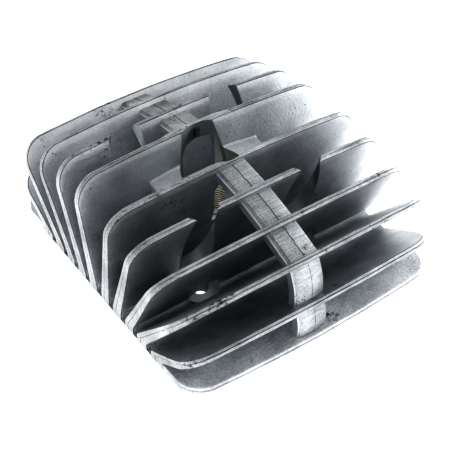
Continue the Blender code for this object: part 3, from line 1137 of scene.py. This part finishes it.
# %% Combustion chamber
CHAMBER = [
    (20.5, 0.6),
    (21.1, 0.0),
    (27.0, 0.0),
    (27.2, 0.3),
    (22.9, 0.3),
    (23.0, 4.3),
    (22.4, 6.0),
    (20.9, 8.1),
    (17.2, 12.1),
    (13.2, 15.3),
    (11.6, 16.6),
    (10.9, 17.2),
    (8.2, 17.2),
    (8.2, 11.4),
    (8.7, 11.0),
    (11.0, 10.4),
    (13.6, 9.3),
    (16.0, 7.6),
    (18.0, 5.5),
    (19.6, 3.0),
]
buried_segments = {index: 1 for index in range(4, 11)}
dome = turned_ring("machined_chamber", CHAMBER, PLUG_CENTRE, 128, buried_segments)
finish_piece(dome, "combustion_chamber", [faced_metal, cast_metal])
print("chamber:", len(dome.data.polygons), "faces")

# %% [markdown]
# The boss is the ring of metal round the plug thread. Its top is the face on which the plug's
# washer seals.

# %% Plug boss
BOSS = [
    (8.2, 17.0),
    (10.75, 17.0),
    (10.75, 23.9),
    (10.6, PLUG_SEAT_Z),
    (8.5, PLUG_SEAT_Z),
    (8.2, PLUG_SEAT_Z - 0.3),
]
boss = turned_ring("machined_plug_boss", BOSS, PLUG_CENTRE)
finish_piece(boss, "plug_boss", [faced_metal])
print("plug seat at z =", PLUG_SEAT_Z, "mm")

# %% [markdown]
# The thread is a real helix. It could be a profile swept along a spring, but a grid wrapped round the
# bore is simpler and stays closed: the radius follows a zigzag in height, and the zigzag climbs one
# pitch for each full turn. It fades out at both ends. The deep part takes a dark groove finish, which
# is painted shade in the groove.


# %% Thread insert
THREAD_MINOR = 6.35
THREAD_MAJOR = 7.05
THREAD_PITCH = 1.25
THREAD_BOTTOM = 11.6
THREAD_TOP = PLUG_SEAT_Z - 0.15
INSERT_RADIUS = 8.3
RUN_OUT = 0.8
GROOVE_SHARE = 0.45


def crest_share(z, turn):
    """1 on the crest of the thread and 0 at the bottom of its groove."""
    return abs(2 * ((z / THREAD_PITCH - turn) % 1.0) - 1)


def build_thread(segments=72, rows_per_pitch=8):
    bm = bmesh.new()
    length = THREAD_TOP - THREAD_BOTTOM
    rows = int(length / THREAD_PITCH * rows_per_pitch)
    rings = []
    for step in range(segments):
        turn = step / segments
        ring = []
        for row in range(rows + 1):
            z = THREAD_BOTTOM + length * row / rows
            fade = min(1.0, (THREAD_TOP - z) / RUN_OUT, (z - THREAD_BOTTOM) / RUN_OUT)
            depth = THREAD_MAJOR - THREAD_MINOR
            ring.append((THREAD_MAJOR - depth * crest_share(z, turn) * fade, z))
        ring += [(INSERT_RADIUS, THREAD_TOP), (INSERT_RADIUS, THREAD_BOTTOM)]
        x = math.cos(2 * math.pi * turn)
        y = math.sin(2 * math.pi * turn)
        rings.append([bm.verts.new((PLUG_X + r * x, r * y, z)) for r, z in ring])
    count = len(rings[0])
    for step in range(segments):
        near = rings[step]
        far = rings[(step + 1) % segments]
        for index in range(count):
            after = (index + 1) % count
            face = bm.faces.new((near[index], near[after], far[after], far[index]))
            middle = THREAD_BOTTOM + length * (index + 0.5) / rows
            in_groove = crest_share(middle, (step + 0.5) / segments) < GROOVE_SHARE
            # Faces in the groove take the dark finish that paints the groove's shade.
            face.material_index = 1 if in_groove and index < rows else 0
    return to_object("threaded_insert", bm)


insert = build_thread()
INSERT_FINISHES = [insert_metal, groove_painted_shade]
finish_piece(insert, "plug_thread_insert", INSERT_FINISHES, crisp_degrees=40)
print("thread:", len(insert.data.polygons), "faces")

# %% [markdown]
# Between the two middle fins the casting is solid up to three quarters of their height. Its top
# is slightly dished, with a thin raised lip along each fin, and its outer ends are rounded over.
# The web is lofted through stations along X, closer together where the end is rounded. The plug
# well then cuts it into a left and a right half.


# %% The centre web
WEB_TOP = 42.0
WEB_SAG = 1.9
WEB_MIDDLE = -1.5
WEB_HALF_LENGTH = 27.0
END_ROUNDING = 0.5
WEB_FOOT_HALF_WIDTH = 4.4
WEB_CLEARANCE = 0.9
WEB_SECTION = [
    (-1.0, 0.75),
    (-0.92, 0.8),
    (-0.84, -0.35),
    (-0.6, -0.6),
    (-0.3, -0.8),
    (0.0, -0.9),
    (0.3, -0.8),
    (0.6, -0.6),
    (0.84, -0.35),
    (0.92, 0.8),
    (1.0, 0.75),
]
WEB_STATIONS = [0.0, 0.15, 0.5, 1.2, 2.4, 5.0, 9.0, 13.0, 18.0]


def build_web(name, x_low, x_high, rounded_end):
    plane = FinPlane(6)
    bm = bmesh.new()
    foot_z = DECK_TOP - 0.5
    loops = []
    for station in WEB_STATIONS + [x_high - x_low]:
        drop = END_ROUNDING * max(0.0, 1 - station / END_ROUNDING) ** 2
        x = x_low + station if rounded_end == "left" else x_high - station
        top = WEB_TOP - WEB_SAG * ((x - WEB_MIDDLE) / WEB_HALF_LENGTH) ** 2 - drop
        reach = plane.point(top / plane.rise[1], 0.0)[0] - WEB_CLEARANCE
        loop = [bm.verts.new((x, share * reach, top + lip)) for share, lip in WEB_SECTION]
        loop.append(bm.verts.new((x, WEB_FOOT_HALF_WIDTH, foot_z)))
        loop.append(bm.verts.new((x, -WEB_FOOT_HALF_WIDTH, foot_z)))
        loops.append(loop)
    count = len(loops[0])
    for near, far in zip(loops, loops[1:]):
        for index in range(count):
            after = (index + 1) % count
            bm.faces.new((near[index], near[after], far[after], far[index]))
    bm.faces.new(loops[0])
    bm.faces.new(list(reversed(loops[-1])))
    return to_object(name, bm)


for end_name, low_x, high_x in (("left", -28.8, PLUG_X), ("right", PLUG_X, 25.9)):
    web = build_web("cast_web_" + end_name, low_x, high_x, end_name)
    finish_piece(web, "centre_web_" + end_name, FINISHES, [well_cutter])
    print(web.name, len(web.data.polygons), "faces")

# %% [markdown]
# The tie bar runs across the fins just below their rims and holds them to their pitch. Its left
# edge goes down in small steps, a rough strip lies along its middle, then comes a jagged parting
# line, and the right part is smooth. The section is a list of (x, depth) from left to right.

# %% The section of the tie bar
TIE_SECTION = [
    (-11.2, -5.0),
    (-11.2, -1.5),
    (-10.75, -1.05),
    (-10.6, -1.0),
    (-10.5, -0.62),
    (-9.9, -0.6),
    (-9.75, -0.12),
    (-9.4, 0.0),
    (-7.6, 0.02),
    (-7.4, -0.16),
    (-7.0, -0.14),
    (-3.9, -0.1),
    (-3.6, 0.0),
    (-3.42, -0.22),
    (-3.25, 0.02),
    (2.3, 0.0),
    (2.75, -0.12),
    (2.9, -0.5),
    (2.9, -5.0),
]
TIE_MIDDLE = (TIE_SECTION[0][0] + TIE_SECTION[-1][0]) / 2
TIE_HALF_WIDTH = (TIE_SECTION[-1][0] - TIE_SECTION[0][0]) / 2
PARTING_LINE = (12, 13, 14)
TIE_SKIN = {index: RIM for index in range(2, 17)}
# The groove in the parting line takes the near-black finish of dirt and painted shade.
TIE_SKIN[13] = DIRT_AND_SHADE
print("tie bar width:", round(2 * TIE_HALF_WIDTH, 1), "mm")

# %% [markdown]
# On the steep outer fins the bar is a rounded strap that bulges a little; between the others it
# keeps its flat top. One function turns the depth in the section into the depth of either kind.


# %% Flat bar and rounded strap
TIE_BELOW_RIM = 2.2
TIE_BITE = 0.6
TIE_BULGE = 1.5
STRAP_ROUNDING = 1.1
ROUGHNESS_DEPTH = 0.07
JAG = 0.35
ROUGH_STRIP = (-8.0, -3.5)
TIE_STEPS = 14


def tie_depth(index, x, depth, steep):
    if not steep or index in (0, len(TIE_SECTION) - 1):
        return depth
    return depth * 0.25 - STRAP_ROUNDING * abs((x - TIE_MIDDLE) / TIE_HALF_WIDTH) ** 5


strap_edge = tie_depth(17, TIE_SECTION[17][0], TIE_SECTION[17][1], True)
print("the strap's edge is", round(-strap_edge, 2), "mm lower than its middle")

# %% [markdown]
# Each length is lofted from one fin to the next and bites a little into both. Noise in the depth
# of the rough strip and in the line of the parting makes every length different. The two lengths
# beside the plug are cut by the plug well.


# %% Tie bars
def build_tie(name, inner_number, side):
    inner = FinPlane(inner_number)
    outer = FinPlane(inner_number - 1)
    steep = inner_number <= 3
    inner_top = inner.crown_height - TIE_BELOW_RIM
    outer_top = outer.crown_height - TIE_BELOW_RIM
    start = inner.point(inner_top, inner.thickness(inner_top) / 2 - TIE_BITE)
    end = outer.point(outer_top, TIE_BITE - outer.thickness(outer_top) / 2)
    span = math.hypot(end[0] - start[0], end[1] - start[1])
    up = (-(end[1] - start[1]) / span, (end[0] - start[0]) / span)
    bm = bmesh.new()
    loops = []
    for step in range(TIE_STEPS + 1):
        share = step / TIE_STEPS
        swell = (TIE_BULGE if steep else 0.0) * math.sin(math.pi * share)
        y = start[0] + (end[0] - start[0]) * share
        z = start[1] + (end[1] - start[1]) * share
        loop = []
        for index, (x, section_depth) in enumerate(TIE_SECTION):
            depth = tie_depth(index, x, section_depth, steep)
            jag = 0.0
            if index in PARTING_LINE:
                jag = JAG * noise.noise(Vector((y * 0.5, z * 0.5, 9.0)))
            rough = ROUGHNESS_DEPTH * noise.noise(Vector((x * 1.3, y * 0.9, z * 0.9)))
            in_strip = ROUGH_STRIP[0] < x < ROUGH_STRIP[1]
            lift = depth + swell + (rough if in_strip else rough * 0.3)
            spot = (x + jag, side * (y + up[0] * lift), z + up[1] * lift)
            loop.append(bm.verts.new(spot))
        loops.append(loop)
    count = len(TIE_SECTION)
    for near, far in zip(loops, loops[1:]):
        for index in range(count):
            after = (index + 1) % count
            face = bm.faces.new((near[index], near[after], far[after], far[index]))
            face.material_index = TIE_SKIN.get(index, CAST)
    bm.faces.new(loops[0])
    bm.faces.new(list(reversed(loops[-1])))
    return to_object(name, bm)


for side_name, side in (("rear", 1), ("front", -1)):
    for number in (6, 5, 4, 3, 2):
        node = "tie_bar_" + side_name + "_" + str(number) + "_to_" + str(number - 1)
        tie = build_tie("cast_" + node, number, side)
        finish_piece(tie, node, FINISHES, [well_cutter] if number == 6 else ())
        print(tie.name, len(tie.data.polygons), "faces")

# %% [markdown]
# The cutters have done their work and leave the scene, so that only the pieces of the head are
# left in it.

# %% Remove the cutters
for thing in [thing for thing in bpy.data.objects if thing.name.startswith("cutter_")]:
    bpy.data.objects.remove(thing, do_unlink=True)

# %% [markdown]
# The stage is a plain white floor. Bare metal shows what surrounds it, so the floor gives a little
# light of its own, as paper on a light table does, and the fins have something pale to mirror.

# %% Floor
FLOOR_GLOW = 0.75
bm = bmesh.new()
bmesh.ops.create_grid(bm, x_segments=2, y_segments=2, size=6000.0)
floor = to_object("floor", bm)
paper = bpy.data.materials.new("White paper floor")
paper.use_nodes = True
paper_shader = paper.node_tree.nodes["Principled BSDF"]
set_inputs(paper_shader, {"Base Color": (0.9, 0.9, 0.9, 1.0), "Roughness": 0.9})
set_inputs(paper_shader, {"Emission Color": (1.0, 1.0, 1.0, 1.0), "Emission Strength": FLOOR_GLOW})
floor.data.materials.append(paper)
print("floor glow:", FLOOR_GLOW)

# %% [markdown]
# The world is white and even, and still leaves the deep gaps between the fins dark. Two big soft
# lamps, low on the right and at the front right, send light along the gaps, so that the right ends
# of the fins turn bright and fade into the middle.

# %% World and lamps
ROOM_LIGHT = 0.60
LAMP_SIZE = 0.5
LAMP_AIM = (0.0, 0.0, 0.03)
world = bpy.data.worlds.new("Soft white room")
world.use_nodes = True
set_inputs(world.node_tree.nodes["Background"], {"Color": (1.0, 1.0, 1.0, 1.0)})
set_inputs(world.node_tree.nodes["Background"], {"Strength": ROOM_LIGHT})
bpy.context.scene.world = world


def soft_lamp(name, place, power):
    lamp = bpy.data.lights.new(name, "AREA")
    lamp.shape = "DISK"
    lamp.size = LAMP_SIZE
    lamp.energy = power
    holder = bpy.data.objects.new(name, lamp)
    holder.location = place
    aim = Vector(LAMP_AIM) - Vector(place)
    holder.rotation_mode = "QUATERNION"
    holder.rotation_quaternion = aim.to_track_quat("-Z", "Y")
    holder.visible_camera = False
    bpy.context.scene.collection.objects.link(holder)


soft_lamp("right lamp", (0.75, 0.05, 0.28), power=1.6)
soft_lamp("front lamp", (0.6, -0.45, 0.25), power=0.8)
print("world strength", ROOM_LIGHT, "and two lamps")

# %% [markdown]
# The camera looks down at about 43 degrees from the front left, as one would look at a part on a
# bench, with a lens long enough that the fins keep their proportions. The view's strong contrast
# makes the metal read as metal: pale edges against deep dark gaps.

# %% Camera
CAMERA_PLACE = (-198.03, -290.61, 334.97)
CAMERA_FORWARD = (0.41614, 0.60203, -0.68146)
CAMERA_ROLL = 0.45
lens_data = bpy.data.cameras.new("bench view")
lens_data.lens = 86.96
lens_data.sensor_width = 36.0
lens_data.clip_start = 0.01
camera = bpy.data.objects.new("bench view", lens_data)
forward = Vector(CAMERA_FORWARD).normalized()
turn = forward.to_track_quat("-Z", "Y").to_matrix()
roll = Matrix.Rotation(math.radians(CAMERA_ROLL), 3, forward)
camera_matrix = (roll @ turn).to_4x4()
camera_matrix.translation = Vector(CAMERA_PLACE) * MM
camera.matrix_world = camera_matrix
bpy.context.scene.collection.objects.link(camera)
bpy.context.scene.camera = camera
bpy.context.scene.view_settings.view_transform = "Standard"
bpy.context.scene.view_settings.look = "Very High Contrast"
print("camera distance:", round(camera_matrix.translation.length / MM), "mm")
☆ ☆ ☆ ☆ ☆ ☆ ☆
Copy out only the lines running from the beginning of the data to the line with "# washer seals.", both ends included.

- _The result_:
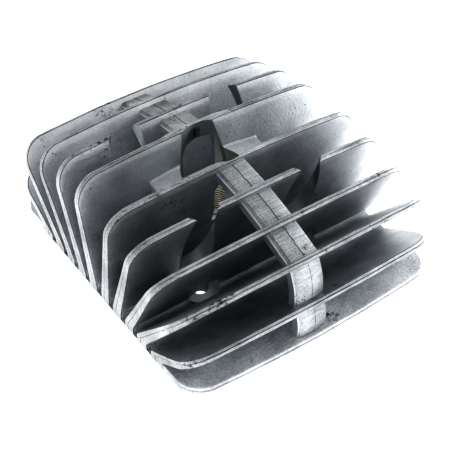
Continue the Blender code for this object: part 3, from line 1137 of scene.py. This part finishes it.
# %% Combustion chamber
CHAMBER = [
    (20.5, 0.6),
    (21.1, 0.0),
    (27.0, 0.0),
    (27.2, 0.3),
    (22.9, 0.3),
    (23.0, 4.3),
    (22.4, 6.0),
    (20.9, 8.1),
    (17.2, 12.1),
    (13.2, 15.3),
    (11.6, 16.6),
    (10.9, 17.2),
    (8.2, 17.2),
    (8.2, 11.4),
    (8.7, 11.0),
    (11.0, 10.4),
    (13.6, 9.3),
    (16.0, 7.6),
    (18.0, 5.5),
    (19.6, 3.0),
]
buried_segments = {index: 1 for index in range(4, 11)}
dome = turned_ring("machined_chamber", CHAMBER, PLUG_CENTRE, 128, buried_segments)
finish_piece(dome, "combustion_chamber", [faced_metal, cast_metal])
print("chamber:", len(dome.data.polygons), "faces")

# %% [markdown]
# The boss is the ring of metal round the plug thread. Its top is the face on which the plug's
# washer seals.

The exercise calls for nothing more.